PROBLEM STATEMENT:
Quote only the lines from the top of the listing below down to and including the line with "# Driving dimensions".

MATERIAL:
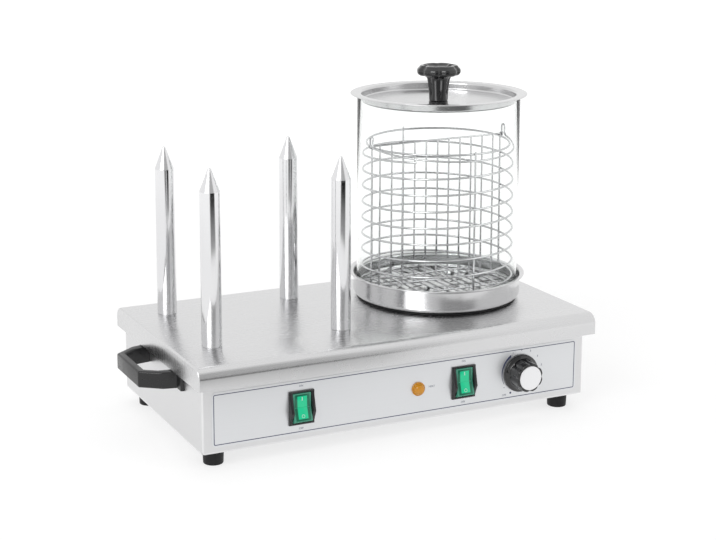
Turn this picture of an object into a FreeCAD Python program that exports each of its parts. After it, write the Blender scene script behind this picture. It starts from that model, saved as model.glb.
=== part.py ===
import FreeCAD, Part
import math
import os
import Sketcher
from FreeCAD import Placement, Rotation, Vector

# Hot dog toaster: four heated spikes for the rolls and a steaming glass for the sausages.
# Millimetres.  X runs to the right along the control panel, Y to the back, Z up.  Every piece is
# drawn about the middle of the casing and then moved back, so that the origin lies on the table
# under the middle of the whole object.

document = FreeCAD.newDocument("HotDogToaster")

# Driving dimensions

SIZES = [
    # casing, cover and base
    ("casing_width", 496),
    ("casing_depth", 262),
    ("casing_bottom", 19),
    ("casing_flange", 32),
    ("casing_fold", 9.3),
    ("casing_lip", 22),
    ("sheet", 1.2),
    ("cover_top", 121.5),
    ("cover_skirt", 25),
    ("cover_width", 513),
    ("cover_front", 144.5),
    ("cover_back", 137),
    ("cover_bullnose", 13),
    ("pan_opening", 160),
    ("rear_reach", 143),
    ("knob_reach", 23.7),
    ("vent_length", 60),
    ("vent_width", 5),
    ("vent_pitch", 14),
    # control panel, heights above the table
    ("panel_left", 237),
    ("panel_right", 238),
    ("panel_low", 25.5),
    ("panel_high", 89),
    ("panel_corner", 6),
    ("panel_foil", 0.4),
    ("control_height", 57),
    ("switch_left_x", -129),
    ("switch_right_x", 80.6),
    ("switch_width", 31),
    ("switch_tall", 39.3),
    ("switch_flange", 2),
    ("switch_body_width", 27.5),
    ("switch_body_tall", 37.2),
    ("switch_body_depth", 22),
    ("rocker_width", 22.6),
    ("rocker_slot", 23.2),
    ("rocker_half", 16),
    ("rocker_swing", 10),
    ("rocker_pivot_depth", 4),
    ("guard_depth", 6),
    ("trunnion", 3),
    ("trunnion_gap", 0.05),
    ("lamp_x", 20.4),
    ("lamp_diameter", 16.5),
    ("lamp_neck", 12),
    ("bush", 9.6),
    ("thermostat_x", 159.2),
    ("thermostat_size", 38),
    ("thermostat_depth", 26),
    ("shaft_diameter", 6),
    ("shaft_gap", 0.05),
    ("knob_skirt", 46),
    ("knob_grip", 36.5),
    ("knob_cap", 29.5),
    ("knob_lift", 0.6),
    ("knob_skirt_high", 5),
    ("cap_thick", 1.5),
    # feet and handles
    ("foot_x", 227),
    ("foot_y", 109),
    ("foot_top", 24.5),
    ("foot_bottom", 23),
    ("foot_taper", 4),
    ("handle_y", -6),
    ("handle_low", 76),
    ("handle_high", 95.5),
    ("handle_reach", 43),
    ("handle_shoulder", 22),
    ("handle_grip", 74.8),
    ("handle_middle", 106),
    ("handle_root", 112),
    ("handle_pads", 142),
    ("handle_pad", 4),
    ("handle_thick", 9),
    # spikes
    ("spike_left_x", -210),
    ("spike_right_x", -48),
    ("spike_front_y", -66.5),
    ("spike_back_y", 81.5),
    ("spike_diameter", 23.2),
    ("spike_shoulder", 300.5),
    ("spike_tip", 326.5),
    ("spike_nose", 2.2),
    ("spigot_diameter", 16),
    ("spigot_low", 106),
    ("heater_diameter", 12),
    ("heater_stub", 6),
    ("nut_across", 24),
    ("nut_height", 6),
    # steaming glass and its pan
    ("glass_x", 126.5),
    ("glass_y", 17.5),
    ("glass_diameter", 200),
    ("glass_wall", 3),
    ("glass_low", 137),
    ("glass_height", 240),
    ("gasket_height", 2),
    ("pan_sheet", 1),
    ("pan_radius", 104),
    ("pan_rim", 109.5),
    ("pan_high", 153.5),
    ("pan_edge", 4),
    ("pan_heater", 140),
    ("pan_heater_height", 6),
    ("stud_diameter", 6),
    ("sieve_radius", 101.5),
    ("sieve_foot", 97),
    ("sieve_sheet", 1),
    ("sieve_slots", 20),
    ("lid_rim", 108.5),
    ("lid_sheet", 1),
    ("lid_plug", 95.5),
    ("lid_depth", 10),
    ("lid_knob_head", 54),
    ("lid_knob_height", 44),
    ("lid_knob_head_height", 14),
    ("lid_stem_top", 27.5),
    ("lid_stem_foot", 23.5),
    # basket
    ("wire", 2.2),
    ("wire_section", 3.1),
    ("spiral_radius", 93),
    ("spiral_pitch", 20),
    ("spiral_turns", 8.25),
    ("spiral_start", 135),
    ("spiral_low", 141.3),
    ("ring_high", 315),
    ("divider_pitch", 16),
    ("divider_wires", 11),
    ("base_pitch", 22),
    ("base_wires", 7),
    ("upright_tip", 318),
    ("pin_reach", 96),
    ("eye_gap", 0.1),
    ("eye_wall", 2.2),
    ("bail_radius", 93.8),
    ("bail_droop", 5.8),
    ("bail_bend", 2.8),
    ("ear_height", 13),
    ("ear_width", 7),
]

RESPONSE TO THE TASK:
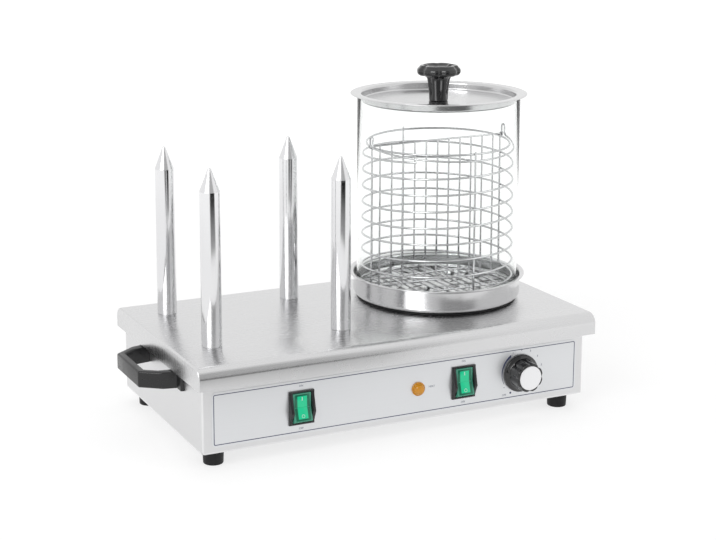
Turn this picture of an object into a FreeCAD Python program that exports each of its parts. After it, write the Blender scene script behind this picture. It starts from that model, saved as model.glb.
=== part.py ===
import FreeCAD, Part
import math
import os
import Sketcher
from FreeCAD import Placement, Rotation, Vector

# Hot dog toaster: four heated spikes for the rolls and a steaming glass for the sausages.
# Millimetres.  X runs to the right along the control panel, Y to the back, Z up.  Every piece is
# drawn about the middle of the casing and then moved back, so that the origin lies on the table
# under the middle of the whole object.

document = FreeCAD.newDocument("HotDogToaster")

# Driving dimensions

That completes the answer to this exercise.